Roadmap: PufferDrive 3.0
What is next? PufferDrive 3.0 will improve agent diversity, realism, and expand simulation capabilities. Priorities may shift as we test features and gather feedback. You can find an overview of our planned features on the project board or open an issue with something you would like to see!
Simulation and environment
- 2.5D simulation (allow for maps with overpasses, currently not supported)
Agent and interaction
- More efficient collision checking
- Support for traffic lights
- Variable agent numbers in CARLA maps
- Support for reward conditioning across a wide range of rewards
- A wide set of new rewards representing law-abiding driving
Benchmarks
- More extensive planning benchmark with human replays (more metrics)
Citation
If you use PufferDrive, please cite:
@software{pufferdrive2025github,
author = {Daphne Cornelisse⁕ and Spencer Cheng⁕ and Pragnay Mandavilli and Julian Hunt and Kevin Joseph and Waël Doulazmi and Valentin Charraut and Aditya Gupta and Joseph Suarez and Eugene Vinitsky},
title = {{PufferDrive}: A Fast and Friendly Driving Simulator for Training and Evaluating {RL} Agents},
url = {https://github.com/Emerge-Lab/PufferDrive},
version = {2.0.0},
year = {2025},
}
*Equal contribution
Notes
- A useful parallel comes from the early days of computing.
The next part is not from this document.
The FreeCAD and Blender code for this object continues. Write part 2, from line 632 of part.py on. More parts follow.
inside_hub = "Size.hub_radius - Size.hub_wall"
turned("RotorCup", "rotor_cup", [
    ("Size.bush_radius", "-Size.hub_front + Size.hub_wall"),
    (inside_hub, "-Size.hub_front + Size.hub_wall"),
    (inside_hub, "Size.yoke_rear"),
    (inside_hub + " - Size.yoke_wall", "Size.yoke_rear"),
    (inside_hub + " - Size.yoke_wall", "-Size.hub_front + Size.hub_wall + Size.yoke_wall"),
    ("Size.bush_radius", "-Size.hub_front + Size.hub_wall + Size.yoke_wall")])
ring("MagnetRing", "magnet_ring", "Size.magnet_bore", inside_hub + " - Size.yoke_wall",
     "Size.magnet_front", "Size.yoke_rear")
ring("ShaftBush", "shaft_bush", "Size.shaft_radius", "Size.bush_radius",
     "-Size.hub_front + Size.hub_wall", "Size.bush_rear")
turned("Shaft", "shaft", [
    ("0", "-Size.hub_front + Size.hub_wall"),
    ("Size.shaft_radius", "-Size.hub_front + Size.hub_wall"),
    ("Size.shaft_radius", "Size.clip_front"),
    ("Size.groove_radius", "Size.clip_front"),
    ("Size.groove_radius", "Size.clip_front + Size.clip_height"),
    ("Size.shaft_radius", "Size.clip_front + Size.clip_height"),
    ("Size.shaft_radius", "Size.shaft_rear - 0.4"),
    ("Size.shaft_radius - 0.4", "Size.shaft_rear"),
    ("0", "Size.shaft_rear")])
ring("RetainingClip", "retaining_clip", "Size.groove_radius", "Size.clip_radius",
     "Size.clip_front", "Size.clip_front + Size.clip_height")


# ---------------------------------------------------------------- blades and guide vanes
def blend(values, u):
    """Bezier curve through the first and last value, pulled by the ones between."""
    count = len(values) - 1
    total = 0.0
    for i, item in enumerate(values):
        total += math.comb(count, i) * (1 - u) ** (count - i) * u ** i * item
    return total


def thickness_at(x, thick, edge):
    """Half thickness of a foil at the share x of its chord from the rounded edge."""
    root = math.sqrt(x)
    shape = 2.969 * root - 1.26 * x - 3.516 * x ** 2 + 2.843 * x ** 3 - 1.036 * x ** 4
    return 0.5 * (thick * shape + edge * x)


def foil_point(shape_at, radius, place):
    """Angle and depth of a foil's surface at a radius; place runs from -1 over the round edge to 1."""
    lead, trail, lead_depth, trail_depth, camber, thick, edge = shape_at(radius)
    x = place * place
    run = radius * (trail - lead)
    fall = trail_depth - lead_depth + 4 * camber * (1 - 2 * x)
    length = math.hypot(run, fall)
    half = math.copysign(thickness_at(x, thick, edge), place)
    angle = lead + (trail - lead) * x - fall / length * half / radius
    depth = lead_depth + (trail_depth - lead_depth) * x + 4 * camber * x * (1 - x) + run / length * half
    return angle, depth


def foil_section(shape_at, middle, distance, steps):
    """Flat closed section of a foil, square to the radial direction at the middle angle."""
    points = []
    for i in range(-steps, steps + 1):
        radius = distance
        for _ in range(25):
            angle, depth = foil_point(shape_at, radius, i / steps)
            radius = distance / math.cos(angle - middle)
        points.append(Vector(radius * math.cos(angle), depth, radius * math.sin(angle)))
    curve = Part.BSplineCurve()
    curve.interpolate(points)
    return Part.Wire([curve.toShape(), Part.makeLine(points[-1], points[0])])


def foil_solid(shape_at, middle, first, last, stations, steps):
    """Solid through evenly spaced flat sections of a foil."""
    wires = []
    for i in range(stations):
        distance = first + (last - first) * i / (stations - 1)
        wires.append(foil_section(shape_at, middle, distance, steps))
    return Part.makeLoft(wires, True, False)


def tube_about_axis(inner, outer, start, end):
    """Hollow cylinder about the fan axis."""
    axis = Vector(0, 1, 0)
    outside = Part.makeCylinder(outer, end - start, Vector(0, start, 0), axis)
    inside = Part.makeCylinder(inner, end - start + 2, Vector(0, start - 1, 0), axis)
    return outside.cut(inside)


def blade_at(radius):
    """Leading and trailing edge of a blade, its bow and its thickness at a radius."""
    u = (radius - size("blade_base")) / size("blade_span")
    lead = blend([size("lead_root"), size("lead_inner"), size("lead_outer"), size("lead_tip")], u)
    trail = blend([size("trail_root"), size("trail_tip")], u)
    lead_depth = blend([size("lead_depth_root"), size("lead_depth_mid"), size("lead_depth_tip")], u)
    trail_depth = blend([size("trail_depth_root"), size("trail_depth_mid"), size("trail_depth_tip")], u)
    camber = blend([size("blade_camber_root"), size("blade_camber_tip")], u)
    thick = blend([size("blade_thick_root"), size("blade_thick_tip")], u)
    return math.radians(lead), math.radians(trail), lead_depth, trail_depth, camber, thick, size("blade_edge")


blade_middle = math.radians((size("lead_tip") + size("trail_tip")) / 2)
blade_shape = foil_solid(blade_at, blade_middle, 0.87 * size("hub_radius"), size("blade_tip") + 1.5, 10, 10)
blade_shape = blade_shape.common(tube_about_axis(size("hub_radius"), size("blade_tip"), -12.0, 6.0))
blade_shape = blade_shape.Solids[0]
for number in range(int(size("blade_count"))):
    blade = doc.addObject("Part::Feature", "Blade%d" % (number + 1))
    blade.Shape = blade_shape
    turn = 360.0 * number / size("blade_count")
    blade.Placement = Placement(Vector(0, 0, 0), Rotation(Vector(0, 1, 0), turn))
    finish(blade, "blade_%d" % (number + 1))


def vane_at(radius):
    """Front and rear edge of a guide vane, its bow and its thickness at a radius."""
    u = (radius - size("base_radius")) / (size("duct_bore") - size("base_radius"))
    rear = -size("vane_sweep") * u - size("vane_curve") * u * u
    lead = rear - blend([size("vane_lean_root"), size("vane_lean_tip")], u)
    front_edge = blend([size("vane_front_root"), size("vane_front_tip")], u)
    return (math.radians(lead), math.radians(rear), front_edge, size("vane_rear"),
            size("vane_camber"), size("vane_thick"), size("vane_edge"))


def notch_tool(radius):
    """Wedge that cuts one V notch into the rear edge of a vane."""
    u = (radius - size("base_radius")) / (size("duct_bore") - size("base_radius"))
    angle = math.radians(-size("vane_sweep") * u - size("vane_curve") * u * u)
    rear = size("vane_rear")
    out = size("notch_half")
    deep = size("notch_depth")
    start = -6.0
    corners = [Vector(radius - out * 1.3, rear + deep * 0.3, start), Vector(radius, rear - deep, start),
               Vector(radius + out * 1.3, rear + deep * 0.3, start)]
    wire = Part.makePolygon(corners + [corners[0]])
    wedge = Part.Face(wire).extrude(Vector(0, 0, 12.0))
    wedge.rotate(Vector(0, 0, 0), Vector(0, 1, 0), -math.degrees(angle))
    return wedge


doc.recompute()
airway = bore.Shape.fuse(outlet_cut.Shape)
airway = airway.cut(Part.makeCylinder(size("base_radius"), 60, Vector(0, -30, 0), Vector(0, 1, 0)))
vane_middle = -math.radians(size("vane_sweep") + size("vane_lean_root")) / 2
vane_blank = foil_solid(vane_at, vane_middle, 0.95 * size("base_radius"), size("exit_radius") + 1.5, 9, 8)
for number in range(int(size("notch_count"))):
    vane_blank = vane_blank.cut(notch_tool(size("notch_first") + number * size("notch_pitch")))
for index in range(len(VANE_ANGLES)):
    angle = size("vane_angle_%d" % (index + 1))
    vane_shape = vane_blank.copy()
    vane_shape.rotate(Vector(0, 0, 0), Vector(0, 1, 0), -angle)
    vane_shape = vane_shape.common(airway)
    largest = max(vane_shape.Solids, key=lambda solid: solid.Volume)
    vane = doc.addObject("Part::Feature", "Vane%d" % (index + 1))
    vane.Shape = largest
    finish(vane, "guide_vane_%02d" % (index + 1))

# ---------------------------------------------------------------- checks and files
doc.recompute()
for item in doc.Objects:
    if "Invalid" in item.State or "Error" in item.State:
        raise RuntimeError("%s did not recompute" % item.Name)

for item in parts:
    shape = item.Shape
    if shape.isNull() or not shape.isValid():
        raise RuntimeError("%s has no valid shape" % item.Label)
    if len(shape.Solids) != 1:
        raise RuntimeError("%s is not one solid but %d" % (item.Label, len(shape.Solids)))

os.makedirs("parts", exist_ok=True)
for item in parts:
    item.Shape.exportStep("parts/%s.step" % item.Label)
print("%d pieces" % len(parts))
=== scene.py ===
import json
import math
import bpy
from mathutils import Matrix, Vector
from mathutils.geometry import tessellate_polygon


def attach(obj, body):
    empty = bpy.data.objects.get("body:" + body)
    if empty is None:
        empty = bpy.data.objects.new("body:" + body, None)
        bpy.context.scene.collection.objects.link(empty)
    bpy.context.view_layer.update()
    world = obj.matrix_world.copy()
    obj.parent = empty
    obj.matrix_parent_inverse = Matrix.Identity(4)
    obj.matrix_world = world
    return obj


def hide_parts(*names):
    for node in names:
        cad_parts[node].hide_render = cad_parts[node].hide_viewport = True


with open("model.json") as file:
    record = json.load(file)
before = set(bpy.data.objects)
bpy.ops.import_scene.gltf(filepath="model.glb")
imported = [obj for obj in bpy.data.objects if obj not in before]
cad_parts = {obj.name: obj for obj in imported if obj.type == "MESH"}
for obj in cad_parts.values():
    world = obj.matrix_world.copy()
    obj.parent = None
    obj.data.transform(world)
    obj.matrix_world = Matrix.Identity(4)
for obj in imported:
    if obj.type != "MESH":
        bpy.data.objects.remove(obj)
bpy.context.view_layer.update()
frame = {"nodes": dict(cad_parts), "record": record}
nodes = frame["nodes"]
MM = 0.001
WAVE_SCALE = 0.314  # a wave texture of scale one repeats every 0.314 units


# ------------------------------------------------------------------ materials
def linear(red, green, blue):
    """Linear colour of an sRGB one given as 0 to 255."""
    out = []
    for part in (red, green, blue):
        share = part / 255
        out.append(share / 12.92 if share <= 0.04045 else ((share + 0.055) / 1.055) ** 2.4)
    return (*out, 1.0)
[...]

In the 1970s and 1980s, advances in semiconductor manufacturing and microprocessor design—such as Intel’s 8080 and 80286 chips—dramatically reduced computation costs and increased speed. This made iterative software development accessible and enabled entirely new ecosystems of applications, ultimately giving rise to the personal computer. Multi-agent RL faces a similar bottleneck today: progress is limited by the cost and speed of experience collection. Fast, affordable simulation with integrated RL algorithms may play a similar role, enabling solutions that were previously out of reach.
- We benchmark here against 80% goal-reaching to make the results comparable to those in Nocturne. Similar accelerations are achieved against GPUDrive at the 99% success rate.